John A. Nobile sold his hearing aid business to H & M Hearing Associates, LLC, and entered into a noncompete covenant. The covenant provided that Nobile shall not directly or indirectly be actively engaged in the business of sales or service of hearing aids except as an employee of H & M. Further, the agreement provided that Nobile shall not "[o]wn, manage, control, operate, direct, join or participate in the ownership, management, operation, or control of any business which engages in the sales or service of hearing aids" in Lee County, Florida.
Instead of opening up a competing business, Nobile lent funds to a former employee of H & M who opened up a competing business. Nobile further guaranteed the credit of the new company, allowing it to purchase inventory and operate its business.
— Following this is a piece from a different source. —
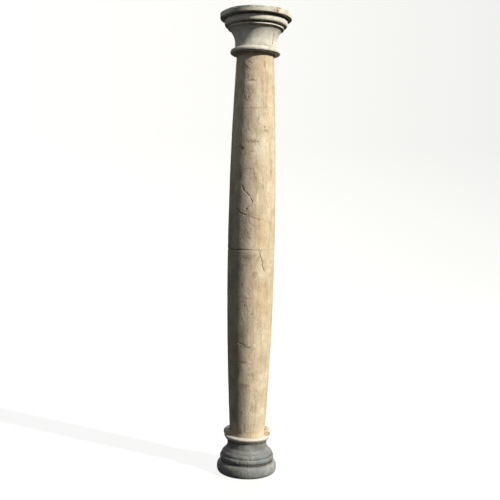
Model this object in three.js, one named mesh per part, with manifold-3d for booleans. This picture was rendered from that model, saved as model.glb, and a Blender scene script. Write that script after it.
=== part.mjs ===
// A free-standing column of weathered marble, in four stones that stand dry on each other: a turned base,
// two drums of a plain shaft with a long swelling, and a turned capital under a round abacus.
// Millimetres, +Z up. The origin is the centre of the underside. Turns round the column are in degrees:
// 0 faces -Y, 90 faces +X.

import * as THREE from 'three';
import { mergeVertices } from 'three/addons/utils/BufferGeometryUtils.js';
import Module from 'manifold-3d';

const wasm = await Module();
wasm.setup();

// How finely round forms are cut
const sidesRound = 56;
const arcChord = 10;
const fewestArcSteps = 2;
const mostArcSteps = 5;
const drumSteps = 6;
const biteSides = 10;
const biteRings = 6;

// Dry joint between two stones
const bedGap = 0.3;

// Shaft, with a ring round its foot
const shaftFootRadius = 110.8;
const shaftBellyRadius = 147.3;
const shaftTopRadius = 116.5;
const lowerDrumHeight = 1162;
const upperDrumHeight = 1198;
const lowerSwelling = 1.9;
const upperSwelling = 2;
const footRingBedRadius = 141;
const footRingUnderCurve = 6;
const footRingRadius = 149;
const footRingSide = 14;
const footRingShoulderRadius = 136;
const footRingTopCurve = 10;
const footRingHeight = footRingUnderCurve + footRingSide + footRingTopCurve;

// Base, from the ground up
const undersideRadius = 172;
const footRadius = 188;
const footUnderCurve = 30;
const footSide = 8;
const footTopCurve = 32;
const footShoulderRadius = 168;
const footFillet = 2;
const scotiaRadius = 162;
const scotiaHeight = 11;
const bandRadius = 170.5;
const bandUnderCurve = 15;
const bandTopCurve = 15;
const bandShoulderRadius = 164;
const incisionRadius = 160.5;
const incisionHeight = 7;
const bellShoulderRadius = 150;
const bellShoulderHeight = 16;
const bellSlopeRadius = 131;
const bellSlopeHeight = 22;
const baseNeckRadius = 124;
const baseNeckCurve = 22;
const baseNeckHeight = 10;
const collarFlareRadius = 130;
const collarFlareHeight = 13;
const collarSlopeRadius = 144;
const collarSlopeHeight = 20;
const collarRadius = 145.5;
const collarSide = 4;
const collarTopCurve = 10;
const collarBedRadius = 138;

// Capital, from its bed on the shaft up
const lipBedRadius = 146;
const lipRadius = 156;
const lipUnderCurve = 13;
const lipTopCurve = 19;
const lipShoulderRadius = 138;
const capitalNeckRadius = 128;
const capitalNeckCurve = 24;
const capitalNeckHeight = 12;
const bellTopRadius = 163;
const bellHeight = 82;
const bellBend = 1.9;
const beadRimRadius = 170;
const beadRadius = 176;
const beadUnderCurve = 6;
const beadTopCurve = 6;
const quirkHeight = 5;
const echinusFootRadius = 184;
const echinusFillet = 1;
const echinusRadius = 194.5;
const echinusCurve = 16;
const echinusSide = 14;
const echinusShoulderRadius = 187;
const echinusShoulderCurve = 9;
const recessHeight = 5;
const soffitRadius = 216;
const abacusUnderCurve = 5;
const abacusRadius = 222;
const abacusSide = 26;
const abacusTopCurve = 6;
const abacusBedRadius = 215;

// Losses: a stretched ball is taken out of an edge, by its width along the edge, its rise and its depth
const abacusWornEdge = { turn: -56, width: 170, rise: 14, depth: 11 };
const abacusChip = { turn: -34, width: 46, rise: 26, depth: 9 };
const abacusStainedChip = { turn: 37, width: 40, rise: 28, depth: 7 };
const abacusRearChip = { turn: 158, width: 64, rise: 24, depth: 12 };
const footChip = { turn: -128, width: 70, rise: 26, depth: 8 };
const footRingWornEdge = { turn: 88, width: 150, rise: 20, depth: 15 };
const jointChip = { turn: -38, width: 60, rise: 14, depth: 5 };
const jointRearChip = { turn: 171, width: 84, rise: 22, depth: 8 };

// The ring round the foot of the shaft is broken away across the front, down to a scar just proud of the shaft
const ringBreak = { from: -62, to: 68, proud: 4 };

// Outline of a turned stone, drawn upwards from the middle of its underside.
class Outline {
  constructor(radius) {
    this.points = [new THREE.Vector2(0, 0), new THREE.Vector2(radius, 0)];
  }

  get end() {
    return this.points.at(-1);
  }

  line(radius, rise = 0) {
    this.points.push(new THREE.Vector2(radius, this.end.y + rise));
    return this;
  }

  // A quarter of an ellipse. It leaves level and ends upright, as the lower half of a round moulding does.
  under(radius, rise) {
    return this.quarter(radius, rise, (turn) => [Math.sin(turn), 1 - Math.cos(turn)]);
  }

  // A quarter of an ellipse. It leaves upright and ends level, as the upper half of a round moulding does.
  over(radius, rise) {
    return this.quarter(radius, rise, (turn) => [1 - Math.cos(turn), Math.sin(turn)]);
  }

  // A hollow sweep. It leaves upright and flares by a power of the way up.
  flare(radius, rise, bend) {
    return this.curve(radius, rise, (share) => [share ** bend, share]);
  }

  quarter(radius, rise, shares) {
    return this.curve(radius, rise, (share) => shares((Math.PI / 2) * share));
  }

  // shares gives the way across and the way up, each from 0 to 1, for a share of the curve.
  curve(radius, rise, shares) {
    const start = this.end.clone();
    const wanted = Math.round(Math.hypot(radius - start.x, rise) / arcChord);
    const steps = Math.min(mostArcSteps, Math.max(fewestArcSteps, wanted));
    for (let step = 1; step <= steps; step += 1) {
      const [across, up] = shares(step / steps);
      this.points.push(new THREE.Vector2(start.x + (radius - start.x) * across, start.y + rise * up));
    }
    return this;
  }

  get height() {
    return this.end.y;
  }

  closed() {
    return [...this.points, new THREE.Vector2(0, this.height)];
  }
}

// A closed body with shared corners, without its flat leftovers on the axis, as a solid that can be cut.
function solidFrom(geometry) {
  geometry.deleteAttribute('normal');
  geometry.deleteAttribute('uv');
  const merged = mergeVertices(geometry);
  const corners = merged.index.array;
  const triangles = [];
  for (let first = 0; first < corners.length; first += 3) {
    const [a, b, c] = corners.slice(first, first + 3);
    if (a !== b && b !== c && c !== a) triangles.push(a, b, c);
  }
  return new wasm.Manifold(new wasm.Mesh({
    numProp: 3,
    vertProperties: new Float32Array(merged.attributes.position.array),
    triVerts: new Uint32Array(triangles),
  }));
}

function geometryFrom(solid) {
  const mesh = solid.getMesh();
  const geometry = new THREE.BufferGeometry();
  geometry.setAttribute('position', new THREE.BufferAttribute(mesh.vertProperties, mesh.numProp));
  geometry.setIndex(new THREE.BufferAttribute(mesh.triVerts, 1));
  geometry.computeVertexNormals();
  return geometry;
}

function turned(points) {
  return solidFrom(new THREE.LatheGeometry(points, sidesRound).rotateX(Math.PI / 2));
}

// What a blow took out of an edge at this radius and height.
function bite({ turn, width, rise, depth }, radius, height) {
  const ball = new THREE.SphereGeometry(1, biteSides, biteRings)
    .scale(depth, width / 2, rise / 2)
    .translate(radius, 0, height)
    .rotateZ(THREE.MathUtils.degToRad(turn - 90));
  return solidFrom(ball);
}

function baseOutline() {
  return new Outline(undersideRadius)
    .under(footRadius, footUnderCurve)
    .line(footRadius, footSide)
    .over(footShoulderRadius, footTopCurve)
    .line(scotiaRadius, footFillet)
    .line(scotiaRadius, scotiaHeight)
    .under(bandRadius, bandUnderCurve)
    .over(bandShoulderRadius, bandTopCurve)
    .line(incisionRadius)
    .line(incisionRadius, incisionHeight)
    .over(bellShoulderRadius, bellShoulderHeight)
    .line(bellSlopeRadius, bellSlopeHeight)
    .under(baseNeckRadius, baseNeckCurve)
    .line(baseNeckRadius, baseNeckHeight)
    .over(collarFlareRadius, collarFlareHeight)
    .line(collarSlopeRadius, collarSlopeHeight)
    .line(collarRadius, collarSide)
    .over(collarBedRadius, collarTopCurve);
}

function capitalOutline() {
  return new Outline(lipBedRadius)
    .under(lipRadius, lipUnderCurve)
    .over(lipShoulderRadius, lipTopCurve)
    .under(capitalNeckRadius, capitalNeckCurve)
    .line(capitalNeckRadius, capitalNeckHeight)
    .flare(bellTopRadius, bellHeight, bellBend)
    .line(beadRimRadius)
    .under(beadRadius, beadUnderCurve)
    .over(beadRimRadius, beadTopCurve)
    .line(beadRimRadius, quirkHeight)
    .line(echinusFootRadius, echinusFillet)
    .under(echinusRadius, echinusCurve)
    .line(echinusRadius, echinusSide)
    .over(echinusShoulderRadius, echinusShoulderCurve)
    .line(echinusShoulderRadius, recessHeight)
    .line(soffitRadius)
    .under(abacusRadius, abacusUnderCurve)
    .line(abacusRadius, abacusSide)
    .over(abacusBedRadius, abacusTopCurve);
}

// The shaft is widest at the joint between its drums. This is its radius at a share of the way from there to an end.
function shaftRadius(endRadius, swelling, share) {
  return shaftBellyRadius - (shaftBellyRadius - endRadius) * share ** swelling;
}

function lowerDrumOutline() {
  const height = lowerDrumHeight - bedGap;
  const outline = new Outline(footRingBedRadius)
    .under(footRingRadius, footRingUnderCurve)
    .line(footRingRadius, footRingSide)
    .over(footRingShoulderRadius, footRingTopCurve);
  const rise = (height - footRingHeight) / drumSteps;
  for (let step = 0; step <= drumSteps; step += 1) {
    const share = (1 - footRingHeight / height) * (1 - step / drumSteps);
    outline.line(shaftRadius(shaftFootRadius, lowerSwelling, share), step === 0 ? 0 : rise);
  }
  return outline;
}

function upperDrumOutline() {
  const rise = (upperDrumHeight - bedGap) / drumSteps;
  const outline = new Outline(shaftBellyRadius);
  for (let step = 1; step <= drumSteps; step += 1) {
    outline.line(shaftRadius(shaftTopRadius, upperSwelling, step / drumSteps), rise);
  }
  return outline;
}

// What is lost of the ring: a piece of a thick tube round the foot, between two turns.
function lostRing() {
  const inside = shaftFootRadius + ringBreak.proud;
  const outside = footRingRadius * 2 - inside;
  const low = -bedGap;
  const high = footRingHeight + bedGap;
  const section = [[inside, low], [outside, low], [outside, high], [inside, high], [inside, low]];
  const tube = turned(section.map(([radius, height]) => new THREE.Vector2(radius, height)));
  const wedge = new THREE.Shape([new THREE.Vector2(0, 0)]);
  for (const share of [0, 0.5, 1]) {
    const turn = THREE.MathUtils.degToRad(THREE.MathUtils.lerp(ringBreak.from, ringBreak.to, share) - 90);
    wedge.lineTo(footRingRadius * 2 * Math.cos(turn), footRingRadius * 2 * Math.sin(turn));
  }
  const sector = new THREE.ExtrudeGeometry(wedge, { depth: high - low, bevelEnabled: false }).translate(0, 0, low);
  return tube.intersect(solidFrom(sector));
}

const marble = {
  base: new THREE.MeshStandardMaterial({ color: '#a9a8a0', roughness: 0.8, metalness: 0 }),
  shaft: new THREE.MeshStandardMaterial({ color: '#c4b18c', roughness: 0.75, metalness: 0 }),
  capital: new THREE.MeshStandardMaterial({ color: '#d3cfc2', roughness: 0.75, metalness: 0 }),
};

function stone(name, solid, material, foot) {
  const mesh = new THREE.Mesh(geometryFrom(solid), material);
  mesh.name = name;
  mesh.position.z = foot;
  return mesh;
}

function makeBase(outline) {
  const footMiddle = footUnderCurve + footSide / 2;
  return turned(outline.closed()).subtract(bite(footChip, footRadius, footMiddle));
}

function makeCapital(outline) {
  const sideTop = outline.height - abacusTopCurve;
  return [abacusWornEdge, abacusChip, abacusStainedChip, abacusRearChip].reduce(
    (solid, loss) => solid.subtract(bite(loss, abacusRadius, sideTop + abacusTopCurve / 2)),
    turned(outline.closed()),
  );
}

const baseShape = baseOutline();
const capitalShape = capitalOutline();
const lowerDrumShape = lowerDrumOutline();
const upperDrumShape = upperDrumOutline();

const lowerDrumFoot = baseShape.height + bedGap;
const upperDrumFoot = lowerDrumFoot + lowerDrumShape.height + bedGap;
const capitalFoot = upperDrumFoot + upperDrumShape.height + bedGap;

const lowerDrumSolid = turned(lowerDrumShape.closed())
  .subtract(lostRing())
  .subtract(bite(footRingWornEdge, footRingRadius, footRingHeight))
  .subtract(bite(jointChip, shaftBellyRadius, lowerDrumShape.height));
const upperDrumSolid = turned(upperDrumShape.closed())
  .subtract(bite(jointRearChip, shaftBellyRadius, 0));

const column = new THREE.Group();
column.add(
  stone('base', makeBase(baseShape), marble.base, 0),
  stone('lower_drum', lowerDrumSolid, marble.shaft, lowerDrumFoot),
  stone('upper_drum', upperDrumSolid, marble.shaft, upperDrumFoot),
  stone('capital', makeCapital(capitalShape), marble.capital, capitalFoot),
);

export default column;
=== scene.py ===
"""A free-standing column of weathered marble: a turned base, two drums of a swelling shaft and a capital.

Each stone is a fine grid over its turned outline, worn, cracked and chipped, in the place of its solid.
Sizes are in metres and +Z is up. Turns round the column are in degrees: 0 faces -Y, 90 faces +X.
"""

import math
from collections import namedtuple

import bpy
import numpy as np
from mathutils import Euler, Matrix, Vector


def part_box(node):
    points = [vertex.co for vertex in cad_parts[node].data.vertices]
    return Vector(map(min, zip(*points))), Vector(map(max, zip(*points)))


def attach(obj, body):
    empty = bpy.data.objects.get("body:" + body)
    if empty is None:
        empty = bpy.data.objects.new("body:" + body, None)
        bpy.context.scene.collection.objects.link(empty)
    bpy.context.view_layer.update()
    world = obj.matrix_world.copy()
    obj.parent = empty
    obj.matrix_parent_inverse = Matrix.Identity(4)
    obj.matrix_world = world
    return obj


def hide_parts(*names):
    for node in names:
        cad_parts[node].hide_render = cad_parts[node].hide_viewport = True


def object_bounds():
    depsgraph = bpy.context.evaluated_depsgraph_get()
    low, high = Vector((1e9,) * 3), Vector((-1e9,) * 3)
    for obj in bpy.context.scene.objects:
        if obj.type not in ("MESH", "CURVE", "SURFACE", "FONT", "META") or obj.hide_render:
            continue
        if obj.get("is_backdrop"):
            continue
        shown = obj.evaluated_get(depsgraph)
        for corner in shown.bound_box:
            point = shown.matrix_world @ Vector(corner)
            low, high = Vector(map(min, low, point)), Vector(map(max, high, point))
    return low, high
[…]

Was this activity enough to violate the restrictive covenant? The appellate court, in reviewing whether an injunction should be issued against Nobile, thought that it could be, and remanded the case back to the trial court to make that determination.
Therefore, while the case does not definitively establish whether such loan activities constitute a violation of a general noncompete provision, it does warn that this is an issue that is not clear on its face. Employers looking to avoid all such competitive activities should learn from this case to be explicit in their agreements prohibiting such loan and guaranty activity so as to assure that such activity is prohibited in lieu of relying on more typical general noncompetive activity language. Such specific prohibitory language is often not included in noncompete agreements.
H & M HEARING ASSOCIATES, LLC, Appellant, v. JOHN A. NOBILE and DEBORAH LEASURE d/b/a CLARITY HEARING CENTER, Appellees. 2nd District. Case No. 2D06-2184. Opinion filed March 2, 2007.